Emmanuel Macron also has an election coming up, and recently found cause to pick a fight with the unvaccinated. They are an easy target: easily caricatured as selfish refuseniks, whose obstinacy is dragging down the whole country. Macron this week promised to “emmerder” (a word best left untranslated) the unjabbed. Such tough language tends to go down well, and we can expect more of it in the coming months. For politicians standing for election, the unvaccinated are a perfect punching bag.
For all of his athletic prowess, Djokovic is quite the quack: against vaccination in principle and also believing that polluted water can be purified by the power of prayer (“scientists have proven”, he once said, “that molecules in water react to our emotions”). But it seems that he was one of several unvaccinated tennis players approved for a visa to Australia via a “blind review”: if so, it’s hard to see how he qualified for special treatment. It looks more like he’s been given special mistreatment, having his visa revoked because he presents an irresistible political target.
A few years ago, Djokovic’s health fads might have been seen as a quixotic but irrelevant personal choice. Now, vax-dodging is seen as a dangerous self-indulgence that wider society cannot afford. The world over, there’s a trend towards speaking about the unvaccinated as if they should suffer “consequences” and not have the same rights as others. Unjabbed Australians in the Northern Territory are being subjected to a four-day lockdown, for example, even though the jabbed-but-not-yet-boosted are perfectly capable of spreading omicron.
Are such policies about protecting society, or about the need to “emmerder” the new enemy within? Singapore says it won’t pay Covid medical bills for the unvaccinated. France wants to ban them from cafés, gyms and museums. Unvaccinated Canadians cannot board planes or trains. A fertility clinic in Glasgow is denying treatment to unjabbed women: more such strictures can be expected. The unjabbed take a risk: they are at least six times more likely to end up in intensive care through Covid. But it’s harder to argue (as some do) that this is a “pandemic of the unvaccinated”. Even now, the vaccinated account for just over half of Covid emergency admissions.
It’s easy to think of the unjabbed as millionaire tennis stars or middle-class conspiracy theorists like Piers Corbyn. But in Britain we have a clearer picture, being one of the very few countries to keep tabs.

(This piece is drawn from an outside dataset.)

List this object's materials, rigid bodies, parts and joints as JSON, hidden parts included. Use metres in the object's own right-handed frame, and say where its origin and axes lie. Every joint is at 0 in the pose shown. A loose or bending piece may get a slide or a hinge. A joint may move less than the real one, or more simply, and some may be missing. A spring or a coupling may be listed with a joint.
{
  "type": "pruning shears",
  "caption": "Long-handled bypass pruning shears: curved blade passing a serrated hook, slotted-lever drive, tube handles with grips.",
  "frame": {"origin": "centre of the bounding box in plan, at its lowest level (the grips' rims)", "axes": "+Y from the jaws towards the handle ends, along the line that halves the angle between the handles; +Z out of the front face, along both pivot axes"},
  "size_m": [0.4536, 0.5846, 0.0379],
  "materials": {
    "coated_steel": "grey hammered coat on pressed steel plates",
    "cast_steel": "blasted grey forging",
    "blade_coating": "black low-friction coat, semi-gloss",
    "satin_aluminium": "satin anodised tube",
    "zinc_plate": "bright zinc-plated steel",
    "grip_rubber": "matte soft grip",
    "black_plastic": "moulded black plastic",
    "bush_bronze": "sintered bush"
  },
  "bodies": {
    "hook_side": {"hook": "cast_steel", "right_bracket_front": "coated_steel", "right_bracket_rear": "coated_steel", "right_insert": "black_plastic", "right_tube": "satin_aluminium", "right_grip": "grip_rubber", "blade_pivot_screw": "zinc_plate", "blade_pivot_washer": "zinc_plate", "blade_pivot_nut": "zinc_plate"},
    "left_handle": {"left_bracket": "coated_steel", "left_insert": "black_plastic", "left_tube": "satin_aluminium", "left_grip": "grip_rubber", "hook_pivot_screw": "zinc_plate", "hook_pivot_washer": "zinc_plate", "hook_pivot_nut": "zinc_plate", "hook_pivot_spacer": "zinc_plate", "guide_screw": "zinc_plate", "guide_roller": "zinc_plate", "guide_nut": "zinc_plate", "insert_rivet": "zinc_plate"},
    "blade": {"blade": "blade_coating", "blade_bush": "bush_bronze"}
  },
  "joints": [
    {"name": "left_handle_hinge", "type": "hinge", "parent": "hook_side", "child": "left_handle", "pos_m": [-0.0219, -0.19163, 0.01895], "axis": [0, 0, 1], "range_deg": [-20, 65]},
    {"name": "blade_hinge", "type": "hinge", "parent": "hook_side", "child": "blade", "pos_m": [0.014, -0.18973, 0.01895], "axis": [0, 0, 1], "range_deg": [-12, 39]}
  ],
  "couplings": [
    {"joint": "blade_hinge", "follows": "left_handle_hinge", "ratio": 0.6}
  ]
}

At the last count (December 29), they were – disproportionately – the poor, the young and ethnic minorities. Just over half of black under-30s, for example, are still not vaccinated, vs 27 per cent of whites. The poorest are three times as likely to be unjabbed as the richest.
But this is no surprise. For years studies have shown that those on the margins of society have been less likely to be vaccinated. From MMR to flu jabs, a vaccine gap has always existed and reflected socioeconomic status. Huge steps have been taken to try to close it but, for complicated reasons (often relating to trust in authority), it’s hard work. Hounding or insulting the unvaccinated – fining them, quarantining them or calling them “idiots” as Tony Blair does – is unlikely to succeed. But it certainly will succeed in alienation, deepening a sense of them and us.

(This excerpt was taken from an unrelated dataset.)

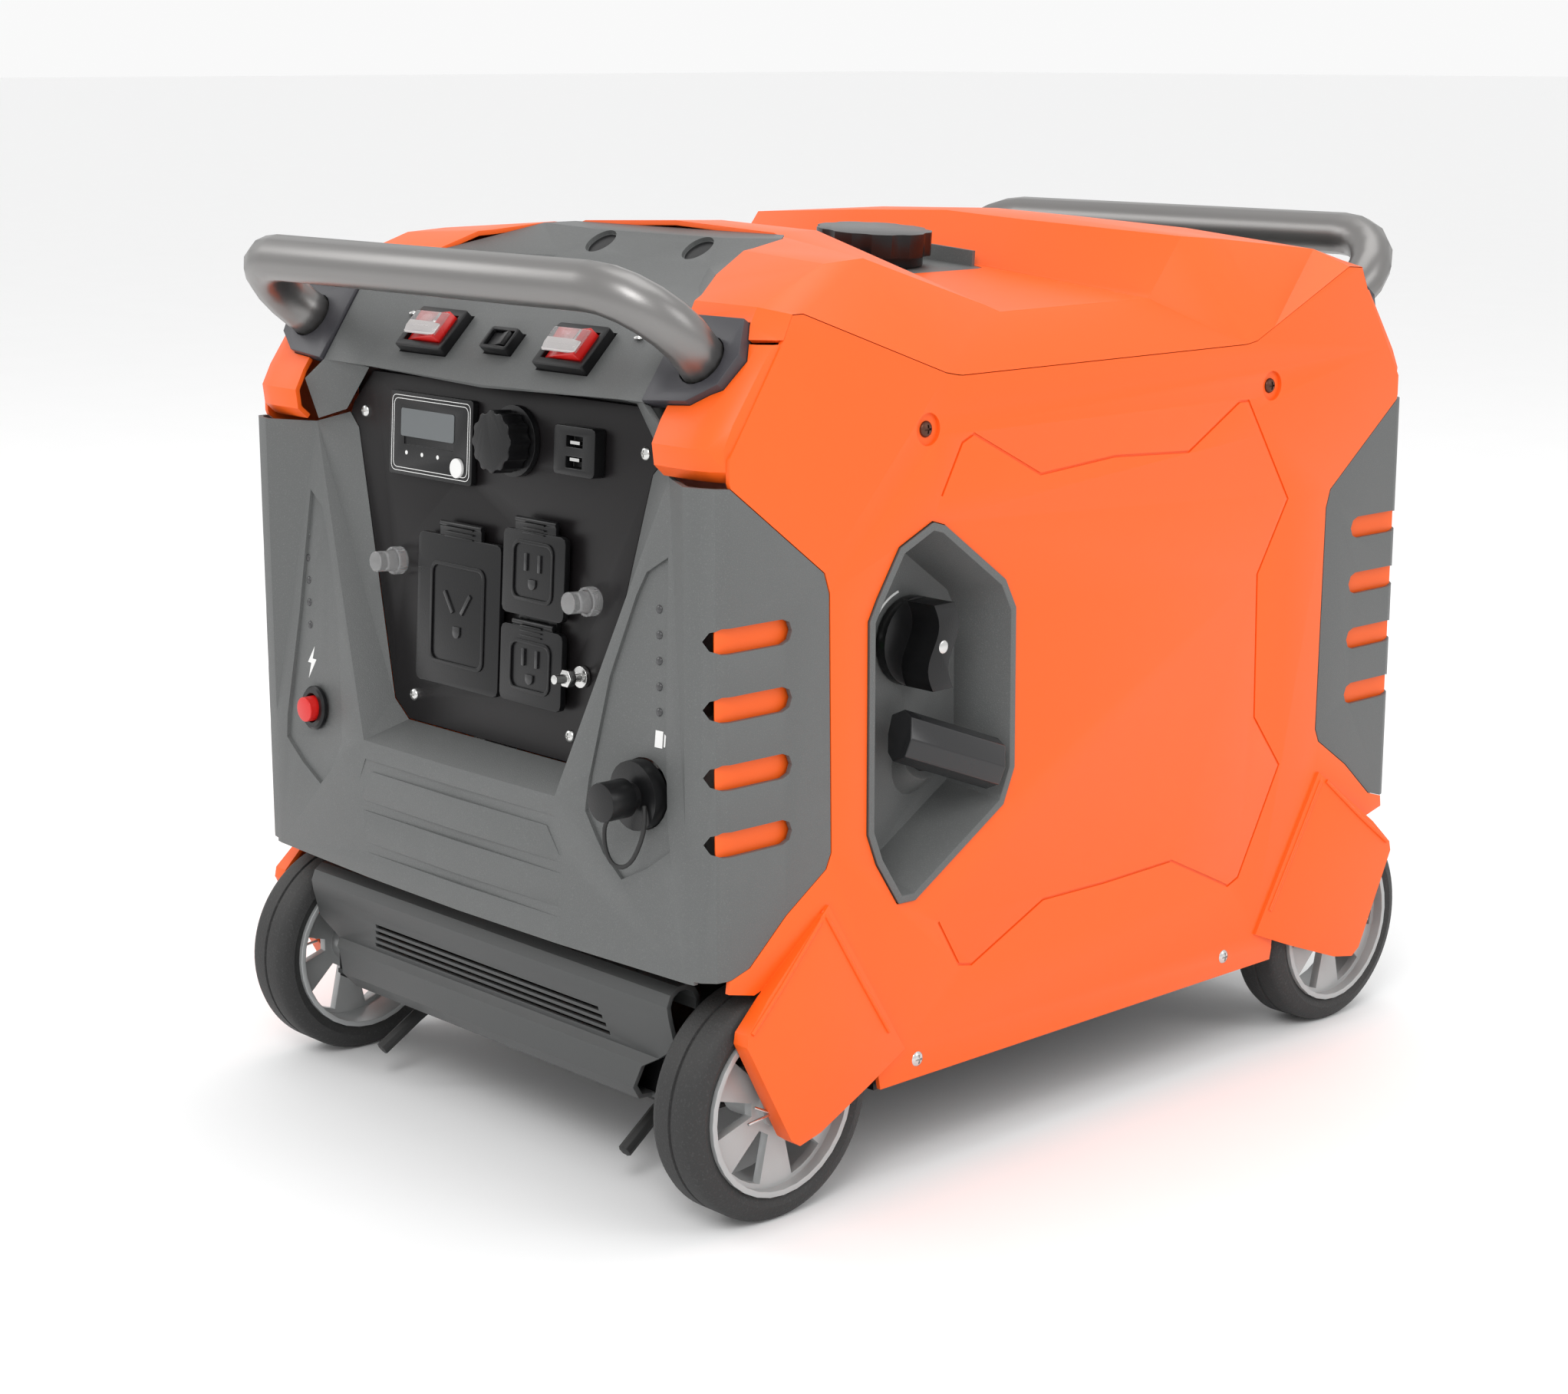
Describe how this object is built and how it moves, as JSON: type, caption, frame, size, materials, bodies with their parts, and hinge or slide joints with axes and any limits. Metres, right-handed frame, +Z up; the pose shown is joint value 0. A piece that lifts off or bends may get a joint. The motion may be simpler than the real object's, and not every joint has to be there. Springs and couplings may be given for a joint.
{
  "type": "portable generator",
  "caption": "Enclosed portable inverter generator on four wheels, with front control panel, switch console, recoil starter and two lifting handles.",
  "frame": {"origin": "on the ground, midway between the wheels and on the plane midway between the sides", "axes": "+X towards the side with the recoil starter, -Y towards the control panel, +Z up"},
  "size_m": [0.4732, 0.6996, 0.556],
  "materials": {
    "orange_plastic": "satin moulded orange",
    "grey_plastic": "fine-grained mid grey",
    "grey_steel": "grey powder coat",
    "slate_plastic": "dark slate grey",
    "black_plastic": "satin black",
    "black_rubber": "matte black",
    "panel_label": "near-black overlay",
    "satin_tube": "satin metallic grey",
    "tyre_rubber": "charcoal",
    "rim_plastic": "light silver grey",
    "bright_steel": "plain",
    "cast_alloy": "as cast",
    "red_plastic": "bright red",
    "clear_plastic": "clear",
    "pan_steel": "grey powder coat"
  },
  "bodies": {
    "frame": {"side_cover_right": "orange_plastic", "side_cover_left": "orange_plastic", "top_cover": "orange_plastic", "front_fascia": "grey_plastic", "rear_fascia": "grey_plastic", "console_hood": "grey_plastic", "starter_bezel": "grey_plastic", "filler_tray": "grey_plastic", "front_skid": "grey_steel", "front_handle_mount": "slate_plastic", "rear_handle_mount": "slate_plastic", "display_module": "black_plastic", "parallel_socket": "black_plastic", "usb_socket": "black_plastic", "rv_outlet": "black_plastic", "duplex_outlet": "black_plastic", "engine_switch": "black_plastic", "start_switch": "black_plastic", "eco_switch": "black_plastic", "gas_inlet": "black_plastic", "fuel_tank": "black_plastic", "battery": "black_plastic", "cap_tether": "black_rubber", "drain_hose_left": "black_rubber", "drain_hose_right": "black_rubber", "control_panel": "panel_label", "front_handle": "satin_tube", "rear_handle": "satin_tube", "front_axle": "bright_steel", "rear_axle": "bright_steel", "ground_terminal": "bright_steel", "engine": "cast_alloy", "muffler": "cast_alloy", "inverter_module": "cast_alloy", "base_pan": "pan_steel"},
    "wheel_front_left": {"tyre_front_left": "tyre_rubber", "rim_front_left": "rim_plastic"},
    "wheel_front_right": {"tyre_front_right": "tyre_rubber", "rim_front_right": "rim_plastic"},
    "wheel_rear_left": {"tyre_rear_left": "tyre_rubber", "rim_rear_left": "rim_plastic"},
    "wheel_rear_right": {"tyre_rear_right": "tyre_rubber", "rim_rear_right": "rim_plastic"},
    "rotor": {"rotor": "bright_steel"},
    "starter_reel": {"starter_reel": "black_plastic"},
    "starter_grip": {"starter_grip": "black_plastic"},
    "fuel_selector": {"fuel_selector": "black_plastic"},
    "fuel_cap": {"fuel_cap": "black_plastic"},
    "parallel_cap": {"parallel_cap": "black_plastic"},
    "gas_cap": {"gas_cap": "black_rubber"},
    "rv_flap": {"rv_flap": "black_plastic"},
    "duplex_flap_upper": {"duplex_flap_upper": "black_plastic"},
    "duplex_flap_lower": {"duplex_flap_lower": "black_plastic"},
    "breaker_left": {"breaker_left": "clear_plastic"},
    "breaker_right": {"breaker_right": "clear_plastic"},
    "reset_button": {"reset_button": "red_plastic"},
    "display_button": {"display_button": "clear_plastic"},
    "engine_rocker": {"engine_rocker": "red_plastic"},
    "start_rocker": {"start_rocker": "red_plastic"},
    "eco_rocker": {"eco_rocker": "black_plastic"}
  },
  "joints": [
    {"name": "wheel_front_left_spin", "type": "hinge", "parent": "frame", "child": "wheel_front_left", "pos_m": [-0.204, -0.2615, 0.07], "axis": [1, 0, 0], "continuous": true},
    {"name": "wheel_front_right_spin", "type": "hinge", "parent": "frame", "child": "wheel_front_right", "pos_m": [0.204, -0.2615, 0.07], "axis": [1, 0, 0], "continuous": true},
    {"name": "wheel_rear_left_spin", "type": "hinge", "parent": "frame", "child": "wheel_rear_left", "pos_m": [-0.204, 0.2615, 0.07], "axis": [1, 0, 0], "continuous": true},
    {"name": "wheel_rear_right_spin", "type": "hinge", "parent": "frame", "child": "wheel_rear_right", "pos_m": [0.204, 0.2615, 0.07], "axis": [1, 0, 0], "continuous": true},
    {"name": "crank_spin", "type": "hinge", "parent": "frame", "child": "rotor", "pos_m": [0, -0.025, 0.175], "axis": [1, 0, 0], "continuous": true},
    {"name": "starter_pull", "type": "slide", "parent": "frame", "child": "starter_grip", "axis": [0.908, 0, 0.419], "range_m": [0, 0.6], "stiffness_N_per_m": 25},
    {"name": "reel_spin", "type": "hinge", "parent": "frame", "child": "starter_reel", "pos_m": [0.129, -0.025, 0.175], "axis": [1, 0, 0], "range_deg": [0, 690]},
    {"name": "selector_turn", "type": "hinge", "parent": "frame", "child": "fuel_selector", "pos_m": [0.188, -0.129, 0.318], "axis": [1, 0, 0], "range_deg": [-90, 90]},
    {"name": "fuel_cap_turn", "type": "hinge", "parent": "frame", "child": "fuel_cap", "pos_m": [0.021, 0.005, 0.5235], "axis": [0.0698, 0, 0.9976], "range_deg": [0, 120]},
    {"name": "parallel_cap_pull", "type": "slide", "parent": "frame", "child": "parallel_cap", "axis": [0, -0.998, 0.0628], "range_m": [0, 0.03]},
    {"name": "gas_cap_pull", "type": "slide", "parent": "frame", "child": "gas_cap", "axis": [0, -1, 0], "range_m": [0, 0.02]},
    {"name": "rv_flap_hinge", "type": "hinge", "parent": "frame", "child": "rv_flap", "pos_m": [-0.025, -0.2946, 0.37885], "axis": [-1, 0, 0], "range_deg": [0, 100]},
    {"name": "duplex_flap_upper_hinge", "type": "hinge", "parent": "frame", "child": "duplex_flap_upper", "pos_m": [0.047, -0.29391, 0.38985], "axis": [-1, 0, 0], "range_deg": [0, 100]},
    {"name": "duplex_flap_lower_hinge", "type": "hinge", "parent": "frame", "child": "duplex_flap_lower", "pos_m": [0.047, -0.29772, 0.32935], "axis": [-1, 0, 0], "range_deg": [0, 100]},
    {"name": "breaker_left_push", "type": "slide", "parent": "frame", "child": "breaker_left", "axis": [0, 0.998, -0.0628], "range_m": [0, 0.003], "stiffness_N_per_m": 600},
    {"name": "breaker_right_push", "type": "slide", "parent": "frame", "child": "breaker_right", "axis": [0, 0.998, -0.0628], "range_m": [0, 0.003], "stiffness_N_per_m": 600},
    {"name": "reset_push", "type": "slide", "parent": "frame", "child": "reset_button", "axis": [0, 1, 0], "range_m": [0, 0.003], "stiffness_N_per_m": 600},
    {"name": "display_push", "type": "slide", "parent": "frame", "child": "display_button", "axis": [0, 0.998, -0.0628], "range_m": [0, 0.0012], "stiffness_N_per_m": 800},
    {"name": "engine_rocker_tilt", "type": "hinge", "parent": "frame", "child": "engine_rocker", "pos_m": [-0.07225, -0.27542, 0.48968], "axis": [0, 0.7071, 0.7071], "range_deg": [0, 12]},
    {"name": "start_rocker_tilt", "type": "hinge", "parent": "frame", "child": "start_rocker", "pos_m": [0.06325, -0.27613, 0.48897], "axis": [0, 0.7071, 0.7071], "range_deg": [0, 12], "stiffness_Nm_per_rad": 0.6},
    {"name": "eco_rocker_tilt", "type": "hinge", "parent": "frame", "child": "eco_rocker", "pos_m": [-0.0035, -0.27648, 0.48862], "axis": [0, 0.7071, 0.7071], "range_deg": [0, 12]}
  ],
  "couplings": [
    {"joint": "reel_spin", "follows": "starter_pull", "rad_per_m": 20}
  ]
}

As the world’s No 1 tennis player and the defending champion of the Australian Open, Djokovic can do pretty much what he wants with his life. But he’s a poor poster boy for the unvaccinated. To make them public enemies would be to make a bad situation far worse. Boris Johnson has said he’d like to “build back better” after Covid. Declining to join the global pile-on against the unvaccinated can be part of it. The vaccine gap has long presented a problem: now, perhaps, more than ever. But there are far better ways of solving it.